Coronavirus had forced an explosion of digital creativity around charities’ digital services – but will they keep the momentum going after lockdown?
It’s week six of the UK coronavirus lockdown. While we’re all looking forward to a return to normality, the term ’new normal’ has almost become a mantra and it’s clear that this is going to be a long game. It’s likely that there will need to be some degree of social distancing measures in place for at least a year, until we have a usable vaccine.
As Charity Digital CEO Jonathan Chevallier said in his vlog for charities: “Those of you who rapidly digitised services thinking it was a short term stopgap and you wouldn’t have to think too much about it, or maybe put off digitising them because you thought it would all blow over quickly, it’s looking like that’s not going to be the case.”
Right now, charities are experiencing a 43% increase in demand for their services, according to a survey by the Charity Finance Group and NCVO, forcing many to adapt their services rapidly for online platforms. But while it’s been inspiring to see the resourcefulness and quick thinking of many charities there’s also a need to make sure these services are sustainable in the long run.

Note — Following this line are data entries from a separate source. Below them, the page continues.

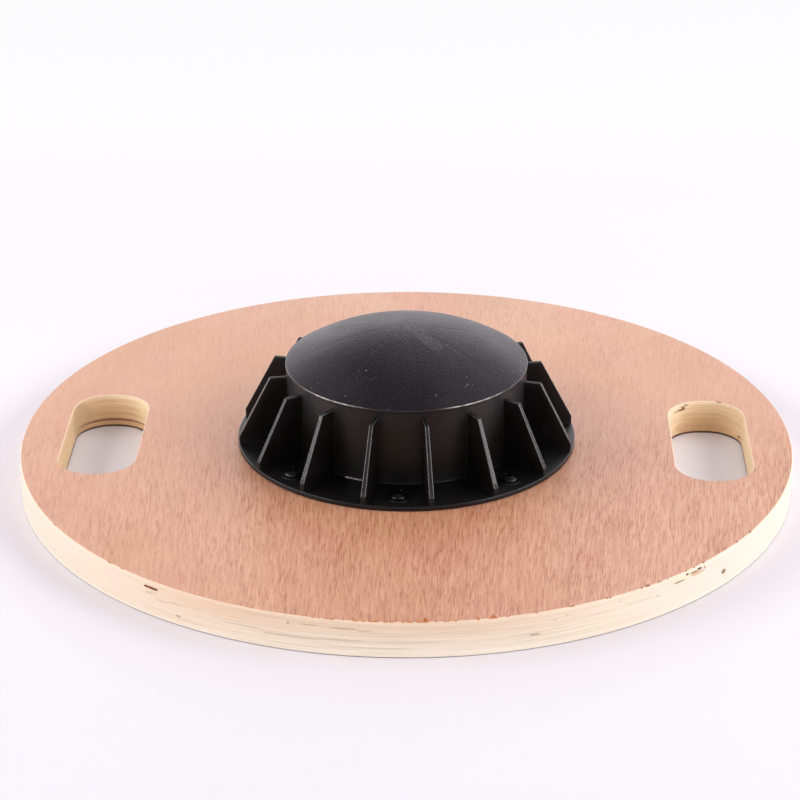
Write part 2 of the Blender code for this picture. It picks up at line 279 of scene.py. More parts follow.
# Cells of the film's net for each metre
NET_CELLS = 620.0

SETTINGS = {
    "wobble_board": BoardSizes,
    "wobble_base": BaseSizes,
    "wobble_screw": ScrewSizes,
    "wobble_finish": Finishes,
    "wobble_stage": StageSettings,
}


# Nodes

def set_inputs(node, inputs):
    """Links the inputs that are given a socket, and sets those that are given a value."""
    for name, value in inputs.items():
        if isinstance(value, bpy.types.NodeSocket):
            node.id_data.links.new(value, node.inputs[name])
        else:
            node.inputs[name].default_value = value


def put(tree, kind, inputs=None, **settings):
    """A new node: each input is a value to set or a socket to link from."""
    node = tree.nodes.new(kind)
    for name, value in settings.items():
        setattr(node, name, value)
    set_inputs(node, inputs or {})
    return node


def tree_of(values):
    """The node tree of the first socket among some values."""
    return next(value.id_data for value in values if isinstance(value, bpy.types.NodeSocket))


def calc(operation, *values):
    """The result of a Math node."""
    return put(tree_of(values), "ShaderNodeMath", dict(enumerate(values)), operation=operation).outputs[0]


def times(value, *factors):
    """The product of two or more values."""
    for factor in factors:
        value = calc("MULTIPLY", value, factor)
    return value


def vector_calc(operation, *values):
    """The result of a Vector Math node, a number for LENGTH and a vector otherwise."""
    node = put(tree_of(values), "ShaderNodeVectorMath", dict(enumerate(values)), operation=operation)
    return node.outputs["Value" if operation == "LENGTH" else "Vector"]


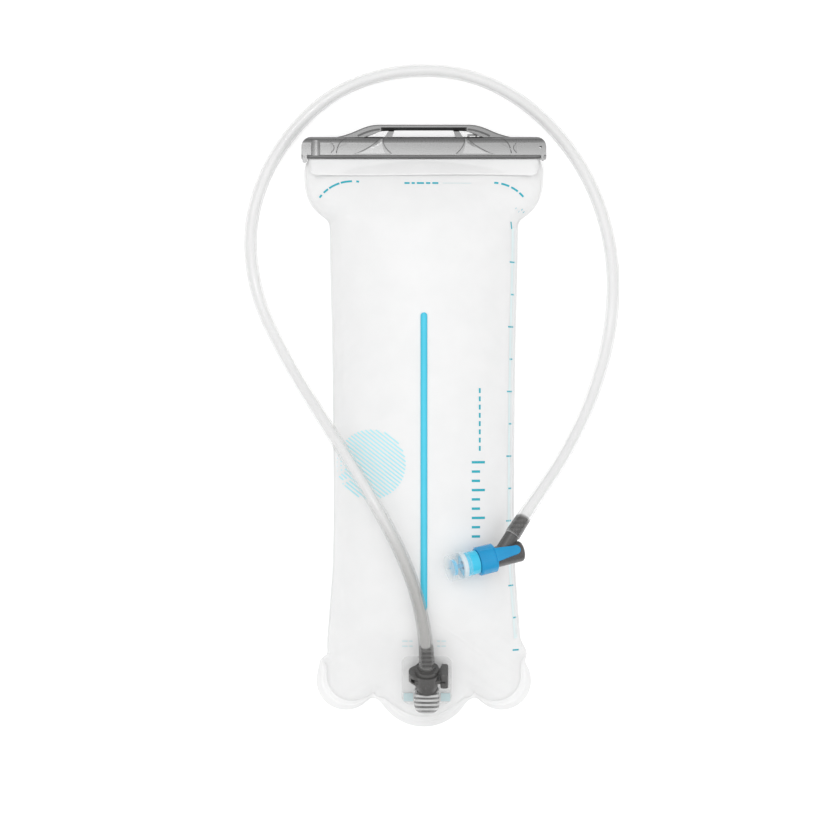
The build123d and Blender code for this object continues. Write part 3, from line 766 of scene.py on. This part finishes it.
class Inflation:
    """Height pattern of the inflated film: 0 at the weld, and rounded like a pillow inside."""

    def __init__(self, weld):
        above = np.array([[weld[-1][0], MOUTH_Y + 0.03], [weld[0][0], MOUTH_Y + 0.03], weld[0]])
        self.line = np.concatenate([weld, above])
        self.xs = np.arange(-0.088, 0.0881, PITCH)
        self.ys = np.arange(-0.214, MOUTH_Y + 0.034, PITCH)
        grid_x, grid_y = np.meshgrid(self.xs, self.ys)
        inside = inside_line(grid_x, grid_y, self.line)
        away = distance_to_line(grid_x, grid_y, self.line)
        deflection = solve_membrane(inside)
        good = inside & (away > 2.5 * PITCH)
        slope = np.where(good, deflection / np.maximum(away, PITCH), 0.0)
        weight = good.astype(float)
        # Carry the slope out over the cells beside the weld, where the grid is too coarse.
        for _ in range(8):
            around_slope = self.spread(slope)
            around_weight = self.spread(weight)
            fill = (weight == 0) & (around_weight > 0)
            slope[fill] = around_slope[fill] / around_weight[fill]
            weight[fill] = 1.0
        self.slope = slope

    @staticmethod
    def spread(values):
        """Sum over the eight neighbours."""
        padded = np.pad(values, 1)
        rows, columns = values.shape
        total = -values
        for i in range(3):
            for j in range(3):
                total = total + padded[i:i + rows, j:j + columns]
        return total

    def at(self, x, y):
        """Pattern at points; x and y are arrays."""
        fx = np.clip((x - self.xs[0]) / PITCH, 0, len(self.xs) - 1.001)
        fy = np.clip((y - self.ys[0]) / PITCH, 0, len(self.ys) - 1.001)
        i, j = fy.astype(int), fx.astype(int)
        ty, tx = fy - i, fx - j
        s = self.slope
        slope = ((s[i, j] * (1 - tx) + s[i, j + 1] * tx) * (1 - ty)
                 + (s[i + 1, j] * (1 - tx) + s[i + 1, j + 1] * tx) * ty)
        away = distance_to_line(x, y, self.line)
        away = np.where(inside_line(x, y, self.line), away, 0.0)
        return np.sqrt(np.maximum(slope * away, 0.0)), away


def port_face(y):
    """Height of the flat sloping face under the port."""
    return PORT_FOOT[1] + (y - PORT_FOOT[0]) * math.tan(PORT_SLOPE)


def film_height(x, y, side):
    """Height of a film half above the table at points; side is +1 front, -1 rear."""
    x, y = np.asarray(x, float), np.asarray(y, float)
    pattern, away = inflation.at(x, y)
    table = FRONT_CROWN if side > 0 else REAR_CROWN
    low = table[-1][0]
    middle_y = np.linspace(low, MOUTH_Y, 120)
    middle, _ = inflation.at(np.zeros_like(middle_y), middle_y)
    scale = through(table, middle_y) / middle
    height = pattern * np.interp(np.clip(y, low, MOUTH_Y), middle_y, scale)
    # Small puckers that run in from the weld, and slow dents in the slack film.
    along = y + 0.7 * np.abs(x)
    pucker = np.sin(along / PUCKER_SPACING + 2.2 * np.sin(along / 0.017 + side))
    height += PUCKER_HEIGHT * pucker * np.exp(-away / PUCKER_REACH) * smooth(away, 0.0, 0.004)
    fold = np.sin((y - 0.35 * np.abs(x)) / FOLD_SPACING + 1.1 * np.sin(x / 0.004))
    fold *= np.exp(-(((y - SHOULDER_Y) / 0.010) ** 2)) * np.exp(-away / FOLD_REACH)
    height += FOLD_HEIGHT * fold * smooth(away, 0.0, 0.005)
    dent = np.sin(y / 0.019 + 1.3 * side) * np.sin(x / 0.013 + y / 0.047 + side)
    height += DENT_HEIGHT * dent * smooth(away, 0.004, 0.030)
    if side < 0:
        # The rear lies on the table: its crown is pressed flat there.
        over = height - REST_DEPTH
        height = REST_DEPTH + 0.5 * (over - np.sqrt(over**2 + REST_ROUNDING**2))
        height = np.maximum(height, 0.0)
    z = SEAM_Z + side * (height + FLANGE_HALF)
    if side > 0:
        # The stiff port plate holds the film flat under it.
        near = 1.0 - smooth(np.abs(x - PORT_X), *PORT_FLAT_X)
        near = near * smooth(y, *PORT_FLAT_LOW) * (1.0 - smooth(y, *PORT_FLAT_HIGH))
        z = z * (1 - near) + port_face(y) * near
    return z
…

If there’s one positive thing that charities have taken from this crisis, it’s perhaps the opportunity to explore things they may never have thought of trying before.
We’re all learning new things about our audiences and the things that work, and charities are no exception. Charities are experimenting with digital, unlocking the benefits of scale and engaging with some hard to reach groups. This has led many to give serious thought as to whether they should be offering some of their services digitally alongside face to face ones in the future.
We recently heard from Charity Digital trustee Zoe Amar about how Soundabout, a charity who empower people with severe and profound learning disabilities through engagement with music, has had to quickly develop virtual events for Facebook. From doing this, they’ve discovered a demand for digital services that they never knew existed and that has significantly expanded their reach.
Amar says: “They’ve gone from seeing eight people plus carers in face to face group sessions to reaching a cumulative total of 12k via Facebook live broadcasts and doubling followers on the platform. Daily visitors to Soundabout’s website (where families can access these events afterwards) have quadrupled.”
“Cook told me that, ‘Ironically, the new situation has opened up for us exciting new avenues of service. In the past, people either had to attend events, often a distance from where they lived, or our dedicated music practitioners were required to visit families frequently far apart from each other.’”
Breast Cancer Care’s award-winning BECCA app – a service with over 300 daily ’life hacks’ to help women adapt and rebuild their lives post-treatment, has been running for four years now and reaches about 36,000 users, proving to be a service that grows and grows.
As an app that provides ongoing support to women, the principle of building for sustainability was always a strong driver from the start. Keeping content updated regularly can be labour-intensive, but the team decided to invest in machine learning technology to automatically scrape and filter content from the web, reducing the dependency on staff time and allowing for a wider range of relevant, constantly updated content to be pulled in to the app that might previously have been missed.
There are also myriad examples of charity services that took an existing tool and repurposed it, making it cost-effective in the long run.
When Refugee Action needed to deliver their crucial online training in a way that offered more flexibility for service users whilst not outstretching their extremely limited staff and resources, they decided to forgo the all-singing, all-dancing platforms.
Instead, they looked at what they already had and opted to use a WordPress plugin that could be quickly and cheaply deployed. It was a tool that was already being used internally for their website, and plugins are cost-effective and easy to adapt and maintain.
Just because services are put together quickly, it doesn’t mean they have to seem cobbled together. The Digital Design Principles from CAST are a great foundation for any charity wanting to explore new service models that are robust and have staying power. For instance, figuring out what your service users need, the digital channels they want to use, then trying projects in short test-learn cycles where you can quickly iterate on what’s working and scrap what isn’t.
Rather than planning everything upfront based on assumptions and risking investing a lot of up-front resources, this approach focuses on testing and solving one problem at a time - this is the virtuous cycle that lies at the heart of digital development, and it forms the basis of the ’Agile’ methodology on which every successful tech development firm runs.
Building the smallest, cheapest version of something and testing the ideas as you go is also a hugely effective cost-saving strategy. Likewise, another core digital design principle is that digital services don’t have to be based on entirely new and shiny technology that’s unique to your charity. In fact, it’s always worth exploring what’s already out there you can use or build upon.
“Very often it is much cheaper and quicker to repurpose existing digital tools than to build something new. If you are spending money and time on a new digital thing, you should have a bulletproof reason why,” say CAST.